The federal government’s 26 percent solar incentive has been extended by President Biden. Individual states also have their own incentive programs that can cut the costs of your system. However, even without federal cuts, solar prices are still practically free. The typical American family spends $100 to $120 on electricity every month. With a 10-year loan, the monthly premiums on an 8-kW system amount to less than $100 ($130 on a 12-kW system). The savings on your monthly electricity bill should cover your premiums — and you’ll still have another 15 to 25 years of free electricity after your 10-year term.

solar panels

Net Zero Homes

A study by the U.S. Department of Energy surmised that if every home had solar panels, they would potentially supply 40 percent of the nation’s energy needs. The extra generation will relieve pressure from the grid and reduce total carbon emissions, as more than a third of the nation’s power production still relies on fossil fuels. Of course, this assumes you are consuming less electricity than your system produces.

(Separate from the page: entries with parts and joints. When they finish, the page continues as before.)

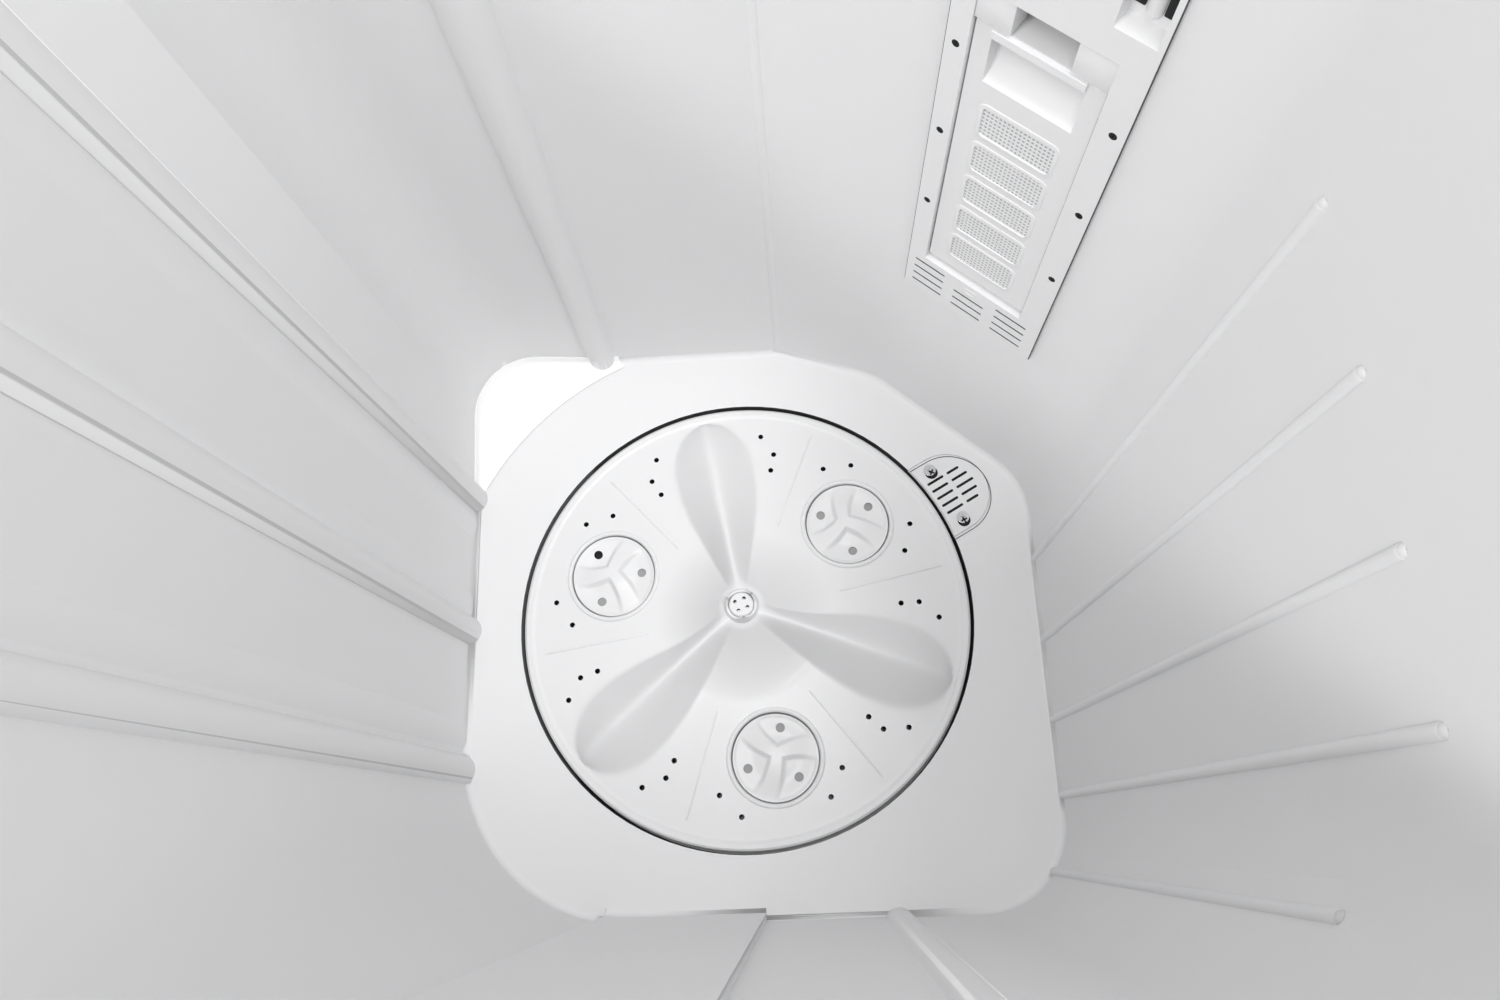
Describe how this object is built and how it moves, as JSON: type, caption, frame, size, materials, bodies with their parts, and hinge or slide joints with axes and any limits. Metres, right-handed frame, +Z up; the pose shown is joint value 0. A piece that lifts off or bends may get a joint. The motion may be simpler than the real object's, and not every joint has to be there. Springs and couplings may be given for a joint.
{
  "type": "washing machine",
  "caption": "Top-loading twin-tub washing machine: wash tub with petalled pulsator and small free discs, drain grille, swing-out lint filter, spin tub and rear control console.",
  "frame": {"origin": "on the floor under the middle of the machine's plan box", "axes": "+Z up; the front is -Y, with the lids' grips; the control console stands along +Y; the wash tub is on the -X side and the spin tub on the +X side"},
  "size_m": [0.86, 0.55, 1.3428],
  "materials": {
    "tub_plastic": "smooth white moulded plastic",
    "pulsator_plastic": "smooth white moulded plastic, slightly greyer than the tub",
    "filter_plastic": "white moulded plastic",
    "cabinet_plastic": "white moulded panels",
    "base_plastic": "grey moulded plastic",
    "console_plastic": "white moulded plastic",
    "panel_plastic": "light grey plate",
    "knob_plastic": "white moulded plastic",
    "lid_plastic": "white moulded plastic",
    "basket_plastic": "white moulded plastic",
    "mesh": "fine light grey mesh",
    "steel": "plain steel",
    "screw_steel": "bright plated steel",
    "motor_paint": "dark grey paint",
    "bronze": "plain bearing bronze",
    "black_rubber": "black rubber",
    "grey_hose": "grey flexible plastic",
    "capacitor_plastic": "off-white can",
    "switch_plastic": "dark switch housing",
    "pulley_metal": "cast and turned"
  },
  "bodies": {
    "machine": {"base": "base_plastic", "feet": "black_rubber", "cabinet": "cabinet_plastic", "rear_cover": "cabinet_plastic", "cover_screws": "screw_steel", "cord_gland": "black_rubber", "top_deck": "cabinet_plastic", "hinge_pins": "steel", "wash_tub": "tub_plastic", "drain_grille": "tub_plastic", "tub_screws": "screw_steel", "filter_frame": "filter_plastic", "shaft_housing": "base_plastic", "shaft_bushes": "bronze", "shaft_seal": "black_rubber", "drive_belt": "black_rubber", "wash_motor": "motor_paint", "motor_mounts": "black_rubber", "capacitor": "capacitor_plastic", "spin_housing": "cabinet_plastic", "spin_motor": "motor_paint", "spring_sleeves": "black_rubber", "bellows_seal": "black_rubber", "drain_chamber": "base_plastic", "drain_hose": "grey_hose", "spin_drain_pipe": "grey_hose", "outlet_spigot": "base_plastic", "console_body": "console_plastic", "console_panel": "panel_plastic", "wash_timer": "switch_plastic", "program_switch": "switch_plastic", "spin_timer": "switch_plastic", "water_valve": "console_plastic", "fill_pipe": "grey_hose"},
    "wash_lid": {"wash_lid": "lid_plastic"},
    "spin_lid": {"spin_lid": "lid_plastic"},
    "wash_timer_knob": {"wash_timer_knob": "knob_plastic"},
    "water_knob": {"water_knob": "knob_plastic"},
    "program_knob": {"program_knob": "knob_plastic"},
    "spin_timer_knob": {"spin_timer_knob": "knob_plastic"},
    "pulsator": {"pulsator": "pulsator_plastic", "pulsator_cap": "pulsator_plastic", "pulsator_screw": "screw_steel", "disc_pins": "steel", "wash_shaft": "steel", "wash_pulley": "pulley_metal"},
    "small_disc_1": {"small_disc_1": "pulsator_plastic"},
    "small_disc_2": {"small_disc_2": "pulsator_plastic"},
    "small_disc_3": {"small_disc_3": "pulsator_plastic"},
    "wash_rotor": {"wash_rotor": "steel", "motor_pulley": "pulley_metal"},
    "basket": {"spin_basket": "basket_plastic", "spin_shaft": "steel", "brake_drum": "steel", "spin_rotor": "steel"},
    "brake": {"brake_arm": "steel", "brake_pad": "black_rubber"},
    "lint_filter": {"lint_filter": "filter_plastic", "filter_mesh": "mesh"},
    "valve": {"valve_plunger": "black_rubber"}
  },
  "joints": [
    {"name": "wash_lid_hinge", "type": "hinge", "parent": "machine", "child": "wash_lid", "pos_m": [-0.2, 0.172, 0.898], "axis": [1, 0, 0], "range_deg": [0, 94]},
    {"name": "spin_lid_hinge", "type": "hinge", "parent": "machine", "child": "spin_lid", "pos_m": [0.23, 0.172, 0.898], "axis": [-1, 0, 0], "range_deg": [0, 94]},
    {"name": "brake_turn", "type": "hinge", "parent": "machine", "child": "brake", "pos_m": [0.292, -0.095, 0.193], "axis": [0, 0, 1], "range_deg": [0, 4]},
    {"name": "wash_timer_turn", "type": "hinge", "parent": "machine", "child": "wash_timer_knob", "pos_m": [-0.3, 0.22, 0.957], "axis": [0, -0.9067, 0.4217], "range_deg": [0, 300]},
    {"name": "water_turn", "type": "hinge", "parent": "machine", "child": "water_knob", "pos_m": [-0.11, 0.22, 0.957], "axis": [0, -0.9067, 0.4217], "range_deg": [0, 90]},
    {"name": "program_turn", "type": "hinge", "parent": "machine", "child": "program_knob", "pos_m": [0.09, 0.22, 0.957], "axis": [0, -0.9067, 0.4217], "range_deg": [0, 90]},
    {"name": "spin_timer_turn", "type": "hinge", "parent": "machine", "child": "spin_timer_knob", "pos_m": [0.3, 0.22, 0.957], "axis": [0, -0.9067, 0.4217], "range_deg": [0, 300]},
    {"name": "pulsator_spin", "type": "hinge", "parent": "machine", "child": "pulsator", "pos_m": [-0.206, -0.054, 0.3], "axis": [0, 0, 1], "continuous": true},
    {"name": "wash_rotor_spin", "type": "hinge", "parent": "machine", "child": "wash_rotor", "pos_m": [-0.32267, 0.06267, 0.1], "axis": [0, 0, 1], "continuous": true},
    {"name": "basket_spin", "type": "hinge", "parent": "machine", "child": "basket", "pos_m": [0.222, -0.045, 0.3], "axis": [0, 0, 1], "continuous": true},
    {"name": "lint_filter_tilt", "type": "hinge", "parent": "machine", "child": "lint_filter", "pos_m": [-0.0546, 0.09501, 0.51476], "axis": [0.7547, -0.6561, 0], "range_deg": [0, 25]},
    {"name": "valve_lift", "type": "slide", "parent": "machine", "child": "valve", "axis": [0, 0, 1], "range_m": [0, 0.012]},
    {"name": "small_disc_1_spin", "type": "hinge", "parent": "pulsator", "child": "small_disc_1", "pos_m": [-0.12897, 0.01133, 0.31], "axis": [0, 0, 1], "continuous": true},
    {"name": "small_disc_2_spin", "type": "hinge", "parent": "pulsator", "child": "small_disc_2", "pos_m": [-0.30109, -0.01995, 0.31], "axis": [0, 0, 1], "continuous": true},
    {"name": "small_disc_3_spin", "type": "hinge", "parent": "pulsator", "child": "small_disc_3", "pos_m": [-0.18794, -0.15337, 0.31], "axis": [0, 0, 1], "continuous": true}
  ],
  "couplings": [
    {"joint": "wash_rotor_spin", "follows": "pulsator_spin", "ratio": 3.5},
    {"joint": "brake_turn", "follows": "spin_lid_hinge", "ratio": 0.042553},
    {"joint": "valve_lift", "follows": "program_turn", "m_per_rad": 0.007639}
  ]
}
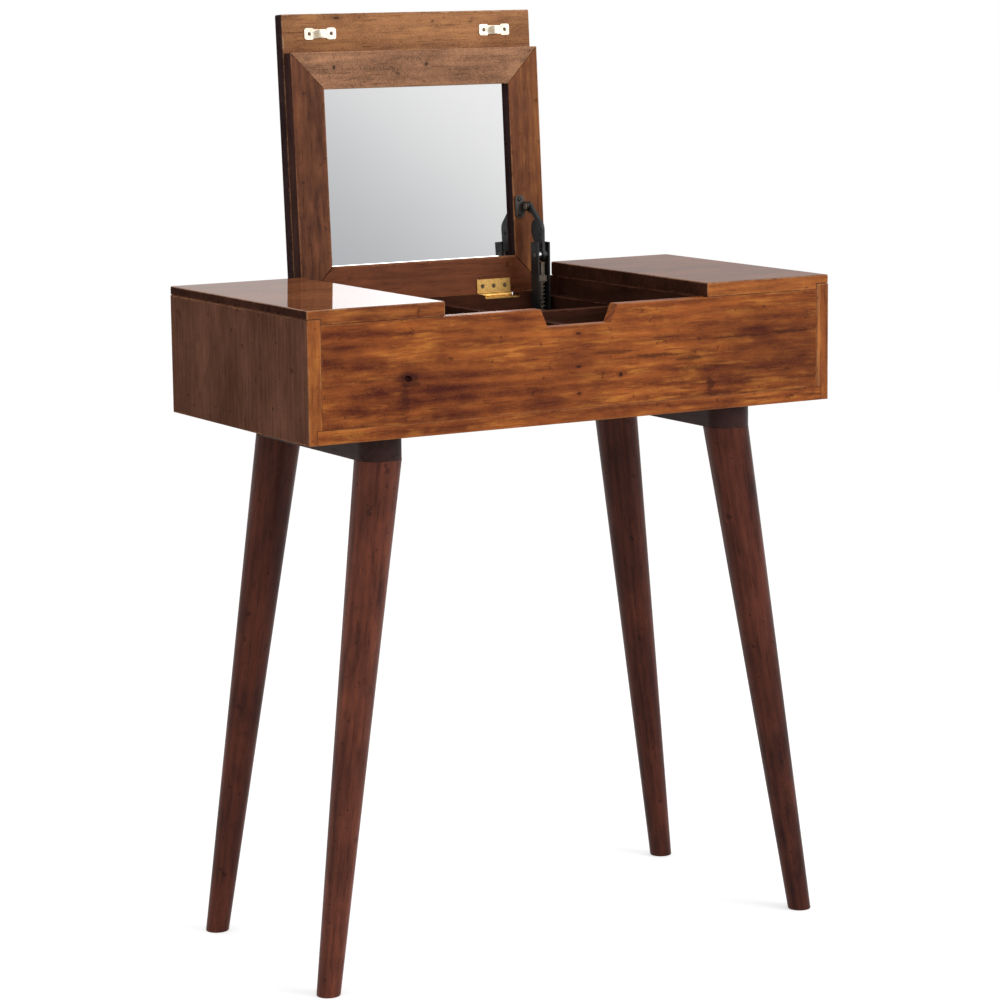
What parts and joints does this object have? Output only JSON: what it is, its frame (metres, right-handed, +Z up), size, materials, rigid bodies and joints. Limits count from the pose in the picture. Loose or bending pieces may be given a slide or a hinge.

You can take steps to reduce your consumption to ensure your home stays at net-zero on electricity. Insulation is one of the best options to conserve energy. Most homes spend 50 percent or more of their power consumption to regulate temperatures. Ensuring that the temperatures outside don’t affect the inside of your home can cut your power consumption by up to 30 percent. Heat transfer primarily goes through your roof, so make sure to properly insulate your attic or switch to insulated PVC roofing if your roof is more than 20 years old. Newer and more energy-efficient appliances can also ensure you don’t go over your solar power system’s production. Go for appliances with an Energy Star label — especially for air conditioners, freezers, washers, or other appliances that use inverter technology.

Excess Power

Consuming less electricity than you produce is great, but don’t expect the power company to send you a check for your excess production. Excess production will merely count as a buffer for future consumption, particularly in less sunny winter months. Making use of that excess electrical generation is a better and more practical option.

Of course, don’t just start turning on your appliances at random to raise your consumption. A better way is to direct that excess electricity into something productive, such as charging an electric car. The average American driver spends more than $3,000 on fuel costs. The extra cost of buying an electric car should be justified by the yearly savings on fuel. You can also assure yourself that your electric vehicle won’t be reliant on the grid (which still uses fossil fuels).

There’s no reason not to go solar. If cutting your carbon footprint and saving the environment is not enough motivation — consider the thousands of dollars in savings you’ll get in free electricity.